## TASK STATEMENT
Repeat, exactly as written, every line from the one holding "-23.6, 7.2, 16)));" through the one holding "import numpy as np". Leave out all other lines.

— BEGIN —

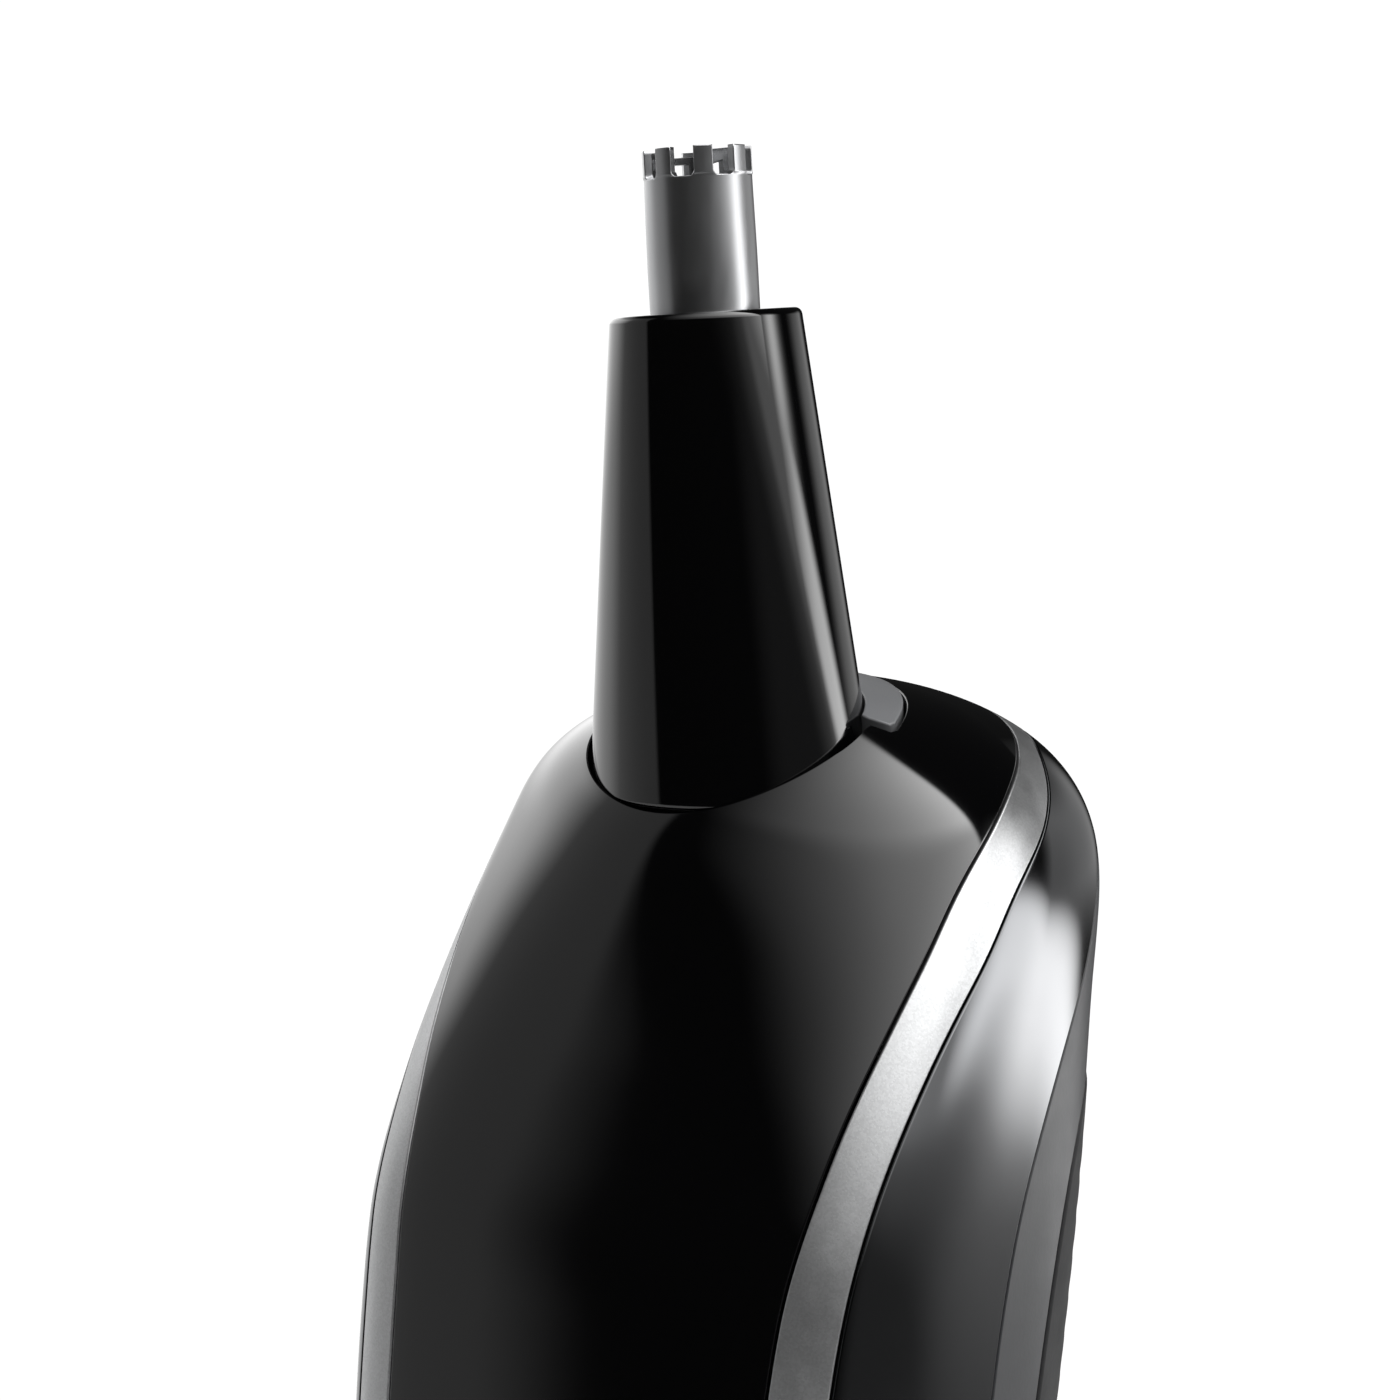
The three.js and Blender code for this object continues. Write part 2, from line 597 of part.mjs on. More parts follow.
place(trimmer, 'case_screw_upper', 'steel', caseScrew(CASE_SCREW_HEIGHTS[1]));

place(leaning, 'neck_seat', 'white_plastic', neckSeat());
place(leaning, 'neck_seal', 'rubber', solid(pipe(5, 5.9, -35, -34.5)));
place(leaning, 'head_catch_left', 'steel', solid(box([-8.5, -1.8, -38], [-8, 1.8, -31.4])));
place(leaning, 'head_catch_right', 'steel', solid(box([8, -1.8, -38], [8.5, 1.8, -31.4])));
place(leaning, 'motor_can', 'steel', motorCan());
place(leaning, 'motor_mount', 'white_plastic', motorMount());
place(leaning, 'motor_ring', 'rubber', solid(pipe(8.3, 9.6, -56, -52)));
place(leaning, 'motor_end_cap', 'white_plastic', solid(rod(7.4, -66, -64.3, 28)));
place(leaning, 'motor_screw_left', 'steel', motorScrew(-1));
place(leaning, 'motor_screw_right', 'steel', motorScrew(1));
const [terminalLeft, terminalRight] = motorTerminals();
place(leaning, 'motor_terminal_left', 'brass', terminalLeft);
place(leaning, 'motor_terminal_right', 'brass', terminalRight);

place(leaning, 'motor_shaft', 'steel', solid(rod(1, -52, -37.3, 16)));
place(leaning, 'eccentric_hub', 'white_plastic', eccentricHub());
place(leaning, 'crank_pin', 'steel', solid(rod(CRANK_R, -34.5, -27.2, 16).translate(CRANK_OFFSET, 0, 0)));

place(leaning, 'cone_shell', 'gloss_black', coneShell());
place(trimmer, 'head_base', 'tab_grey', headBase());
place(leaning, 'guard_tube', 'steel', guardTube());
place(leaning, 'tube_collar', 'white_plastic', solid(pipe(TUBE_R + GAP, 4.6, -5, -2.4, 24)));
place(leaning, 'bearing_bush', 'brass', solid(pipe(1.5, 2.7, -19, -15, 20)));
place(leaning, 'cutter_blade', 'blade_steel', cutterBlade());
place(leaning, 'cutter_shaft', 'white_plastic', solid(rod(1.2, -23.6, 7.2, 16)));
place(leaning, 'thrust_washer', 'brass', solid(pipe(1.5, 2.6, -19.9, -19.3, 20)));
place(leaning, 'cutter_spring', 'steel', cutterSpring());
place(leaning, 'drive_fork', 'white_plastic', driveFork());

export default trimmer;
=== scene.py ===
"""Nose hair trimmer: moulded shells, finishes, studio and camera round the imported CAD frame.

Shapes are worked out in millimetres in the row frame: +Z up the handle, front face towards -Y.
"""
import json
import math
import bpy
import numpy as np
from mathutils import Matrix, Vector


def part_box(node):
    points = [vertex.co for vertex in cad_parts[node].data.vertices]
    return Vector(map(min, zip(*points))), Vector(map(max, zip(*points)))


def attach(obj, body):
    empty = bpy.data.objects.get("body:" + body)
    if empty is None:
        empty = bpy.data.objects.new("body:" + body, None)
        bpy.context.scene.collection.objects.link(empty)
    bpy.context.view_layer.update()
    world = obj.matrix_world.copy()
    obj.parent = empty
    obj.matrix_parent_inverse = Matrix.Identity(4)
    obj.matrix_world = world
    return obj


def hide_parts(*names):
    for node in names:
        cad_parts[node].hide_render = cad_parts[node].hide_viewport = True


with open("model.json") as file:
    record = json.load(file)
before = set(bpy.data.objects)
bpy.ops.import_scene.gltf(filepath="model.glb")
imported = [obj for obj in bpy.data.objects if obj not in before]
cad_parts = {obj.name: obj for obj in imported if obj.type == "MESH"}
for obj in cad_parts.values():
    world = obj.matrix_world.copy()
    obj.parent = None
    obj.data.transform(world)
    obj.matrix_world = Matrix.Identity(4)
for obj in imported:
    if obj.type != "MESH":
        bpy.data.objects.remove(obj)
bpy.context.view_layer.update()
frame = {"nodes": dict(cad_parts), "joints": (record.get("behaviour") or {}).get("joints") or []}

MM = 0.001
JOINTS = {joint["name"]: joint for joint in frame["joints"]}
TAU = 2 * math.pi

# ---------------------------------------------------------------- sizes taken from the frame
BODY_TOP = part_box("front_panel")[1].z / MM
BASE_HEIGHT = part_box("bottom_cap")[1].z / MM
HEAD_ORIGIN = np.array(JOINTS["cutter_spin"]["pos_m"]) / MM
HEAD_UP = np.array(JOINTS["cutter_spin"]["axis"])
HEAD_BACK = np.array([0, HEAD_UP[2], -HEAD_UP[1]])

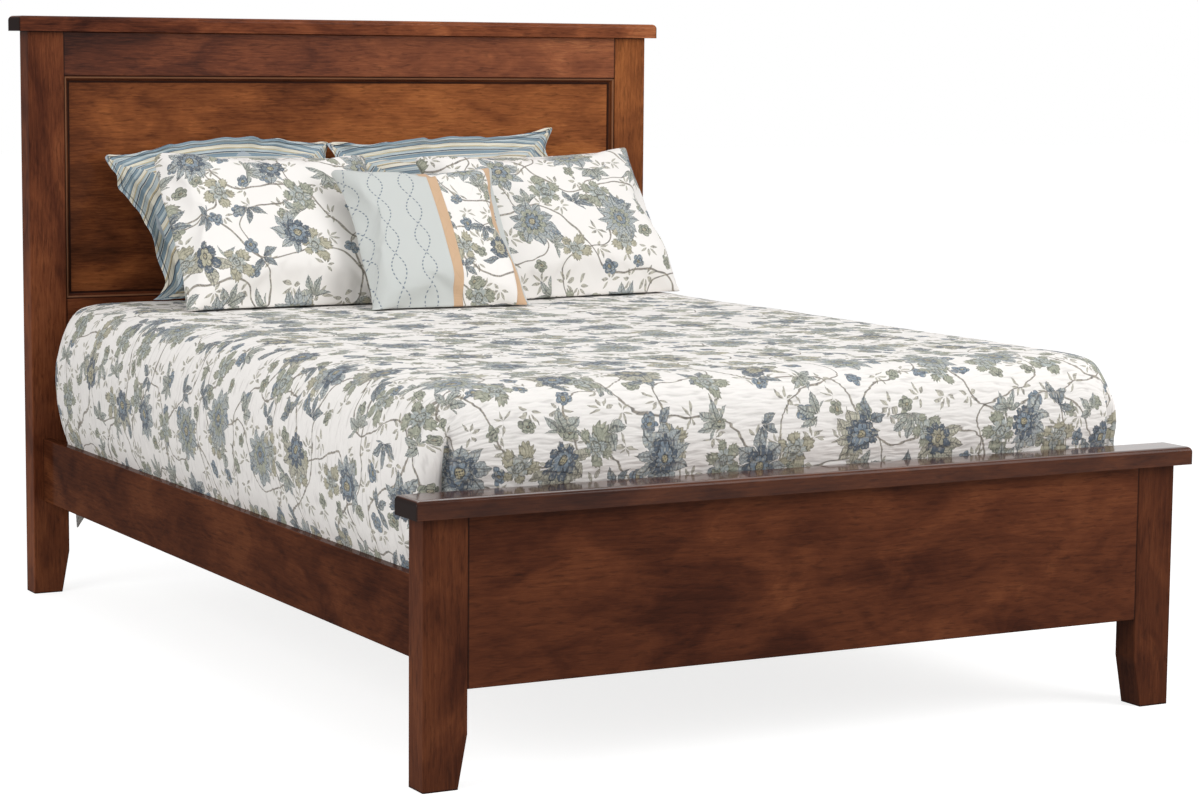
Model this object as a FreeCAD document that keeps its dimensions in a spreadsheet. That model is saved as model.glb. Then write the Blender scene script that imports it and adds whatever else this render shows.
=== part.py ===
"""Queen-size panel bed, dressed with a quilted coverlet and five pillows.

Frame: +Z up, the floor at Z 0. +X is to the right and +Y runs from the footboard to the headboard, as seen
by someone who stands at the foot. The origin is the middle of the bed's box, on the floor. All sizes are in
millimetres.
"""

import FreeCAD, Part
import math
import os

import Sketcher
from FreeCAD import Placement, Rotation, Vector

DRIVING_SIZES = {
    # posts and overall heights
    "post_face": (86, "width of a post's front face"),
    "post_depth": (60, "depth of a post, front to back"),
    "post_taper": (18, "how far a post's inner face comes in at the floor"),
    "taper_height": (97, "height at which the taper of a post starts"),
    "edge_ease": (2.5, "radius on the long edges of posts, rails and boards"),
    "head_height": (1351, "floor to the top of the headboard's cap"),
    "foot_height": (517, "floor to the top of the footboard's cap"),
    "foot_room": (4.7, "gap between the footboard's cap and the coverlet"),
    "head_room": (21.7, "gap between the coverlet and the headboard's posts"),
    # caps
    "cap_thick": (35, "thickness of both caps"),
    "cap_side": (25, "overhang of a cap past the posts at each end"),
    "cap_round": (10, "radius on the upper edges of a cap"),
    "head_cap_front": (18, "overhang of the headboard's cap over the pillows"),
    "head_cap_back": (8, "overhang of the headboard's cap at the wall side"),
    "foot_cap_front": (25, "overhang of the footboard's cap at the front"),
    "foot_cap_back": (5, "overhang of the footboard's cap at the mattress side"),
    "dowel_radius": (5, "radius of the dowels under the caps"),
    "dowel_up": (17, "how far a dowel stands up in its cap"),
    "dowel_down": (25, "how far a dowel reaches below its cap"),
    "dowel_spacing": (420, "distance between the dowels along a cap"),
    # headboard frame and panel
    "frame_setback": (3, "the headboard's rails lie this far behind the posts' faces"),
    "frame_thick": (34, "thickness of the headboard's rails"),
    "top_rail_height": (102, "height of the headboard's upper rail"),
    "low_rail_height": (240, "height of the headboard's lower rail"),
    "low_rail_bottom": (454, "floor to the headboard's lower rail"),
    "panel_recess": (15, "the headboard's panel lies this far behind the posts' faces"),
    "panel_thick": (16, "thickness of the headboard's panel and of every tongue"),
    "tongue_depth": (10, "how far a tongue goes into its groove"),
    "groove_extra": (0.5, "how much deeper a groove is than its tongue"),
    "groove_gap": (0.15, "gap on each side of a tongue in its groove"),
    # panel moulding
    "mould_width": (16, "width of the moulding round the headboard's panel"),
    "mould_height": (11.5, "height of the moulding above the panel"),
    "mould_flat": (2.5, "width of the moulding's outer flat"),
    "mould_radius": (5, "radius of the moulding's bead and of its hollow"),
    "mould_lip": (1.5, "height of the moulding's inner edge"),
    # footboard panel
    "foot_panel_bottom": (176, "floor to the footboard's panel"),
    "foot_panel_thick": (26, "thickness of the footboard's panel"),
    "foot_panel_setback": (1, "the footboard's panel lies this far behind the posts' faces"),
    # side rails
    "rail_inset": (24.4, "a side rail lies this far inside the posts' outer faces"),
    "rail_thick": (22, "thickness of a side rail"),
    "rail_bottom": (219, "floor to the side rails"),
    "rail_height": (148, "height of a side rail"),
    # hook and slot plates
    "plate_width": (16, "width of the steel plates in rails and posts"),
    "plate_lift": (12, "the plates end this far from a rail's lower and upper edges"),
    "hook_plate_thick": (3, "thickness of the plate in a rail's end"),
    "slot_plate_thick": (2.5, "thickness of the plate in a post"),
    "hook_width": (4.6, "thickness of a hook"),
    "hook_neck": (16, "height of a hook's neck"),
    "hook_drop": (8, "how far a hook's nose hangs below its neck"),
    "hook_nose": (5, "length of a hook's nose behind the slot plate"),
    "hook_end": (20, "from a plate's ends to the necks of its two hooks"),
    "slot_screw_end": (6, "from a slot plate's end to its screw"),
    "hook_screw_end": (9, "from a hook plate's end to its screw"),
    "slot_play": (0.4, "gap round a hook in its slot"),
    "pocket_play": (3, "room round a hook in the post's pocket"),
    # screws
    "screw_radius": (2, "radius of the wood screws"),
    "screw_head": (4, "radius of a screw's flat head"),
    "screw_sink": (2.2, "depth of a screw's flat head"),
    "plate_screw": (28, "length of the screws in the steel plates"),
    "board_screw": (36, "length of the screws in cleats, slats and legs"),
    "screw_gap": (0.05, "gap round a screw in its hole"),
    # cleats and slats
    "cleat_width": (25, "width of the cleats that carry the slats"),
    "cleat_height": (25, "height of the cleats"),
    "cleat_lift": (3, "the cleats start this far above a rail's lower edge"),
    "cleat_end": (40, "the cleats stop this far from the posts"),
    "slat_width": (89, "width of a slat"),
    "slat_thick": (19, "thickness of a slat"),
    "slat_play": (1, "gap between a slat's end and the side rail"),
    "slat_end": (190, "from a mattress end to the middle of the nearest slat"),
    # middle legs and their glides
    "leg_size": (45, "width and depth of a middle leg"),
    "leg_lift": (24, "floor to the bottom of a middle leg"),
    "leg_bore": (70, "depth of the hole for a glide's stem"),
    "stem_radius": (4, "radius of a glide's threaded stem"),
    "stem_length": (54, "length of a glide's stem above its foot"),
    "stem_gap": (0.05, "gap round a stem in its nut"),
    "bore_gap": (0.5, "gap round a stem in its leg"),
    "glide_radius": (15, "radius of a glide's foot"),
    "glide_height": (6, "height of a glide's foot"),
    "nut_flange": (10, "radius of a tee nut's flange"),
    "nut_flange_thick": (1.5, "thickness of a tee nut's flange"),
    "nut_barrel": (5.5, "radius of a tee nut's barrel"),
    "nut_depth": (9, "length of a tee nut's barrel"),
    # box spring and mattress
    "spring_height": (190, "height of the box spring"),
    "spring_side": (8, "the box spring lies this far inside the mattress at each side"),
    "spring_inset": (6, "the box spring lies this far inside the mattress at each end"),
    "mattress_width": (1524, "width of the mattress"),
    "mattress_length": (2032, "length of the mattress"),
    "mattress_height": (230, "height of the mattress"),
    "mattress_corner": (100, "radius of the mattress's upright corners"),
    "mattress_shoulder": (60, "radius of the mattress's upper edge"),
    "mattress_edge": (25, "radius of the mattress's lower edge"),
    "spring_corner": (85, "radius of the box spring's upright corners"),
    "spring_edge": (8, "radius of the box spring's upper and lower edges"),
    # coverlet
    "cover_thick": (8, "thickness of the quilted coverlet over the mattress"),
    "cover_gap": (0.3, "gap between the coverlet and what it covers"),
    "cover_swell": (22, "how far the coverlet's sides swell past the side rails' inner faces"),
    "cover_foot_corner": (40, "how much rounder the coverlet's foot corners are than the mattress's"),
    "cover_head_corner": (10, "how much rounder the coverlet's head corners are than the mattress's"),
    "cover_hem_gap": (4, "from the slats to the coverlet's hem"),
    "cover_tip_drop": (118, "how far the coverlet's two head corners hang below its hem"),
    "cover_tip_width": (120, "width of the two hanging corners"),
    # pillows: width, height along its lean, thickness, lean and turn in degrees
    "sham_width": (610, "width of a striped sham"),
    "sham_height": (412, "height of a striped sham"),
    "sham_thick": (138, "thickness of a striped sham"),
    "sham_lean": (16, "lean of the striped shams"),
    "floral_width": (600, "width of a floral sham"),
    "floral_height": (455, "height of a floral sham"),
    "floral_thick": (150, "thickness of a floral sham"),
    "floral_lean": (41, "lean of the floral shams"),
    "accent_width": (421, "width of the accent pillow"),
    "accent_height": (412, "height of the accent pillow"),
    "accent_thick": (118, "thickness of the accent pillow"),
    "accent_lean": (39, "lean of the accent pillow"),
    "sham_spread": (4, "half the gap between the two striped shams"),
    "floral_spread": (44, "half the gap between the two floral shams"),
    "pillow_draw": (14, "how far a pillow's sides draw in between its corners"),
    "pillow_corner": (22, "radius of a pillow's corners"),
    "pillow_seat": (0.3, "gap between a pillow and the coverlet"),
}

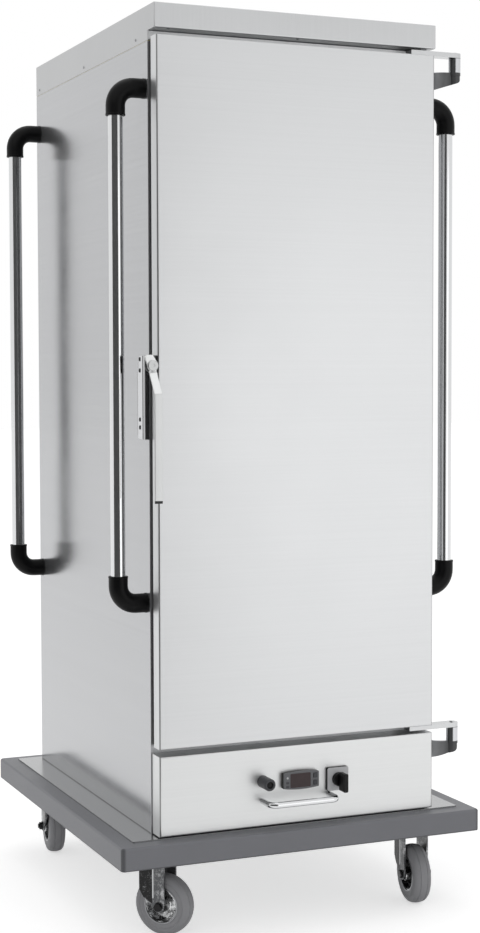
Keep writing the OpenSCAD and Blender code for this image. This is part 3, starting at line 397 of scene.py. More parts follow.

— END —

## SOLUTION FOR THIS PROBLEM
place(leaning, 'cutter_shaft', 'white_plastic', solid(rod(1.2, -23.6, 7.2, 16)));
place(leaning, 'thrust_washer', 'brass', solid(pipe(1.5, 2.6, -19.9, -19.3, 20)));
place(leaning, 'cutter_spring', 'steel', cutterSpring());
place(leaning, 'drive_fork', 'white_plastic', driveFork());

export default trimmer;
=== scene.py ===
"""Nose hair trimmer: moulded shells, finishes, studio and camera round the imported CAD frame.

Shapes are worked out in millimetres in the row frame: +Z up the handle, front face towards -Y.
"""
import json
import math
import bpy
import numpy as np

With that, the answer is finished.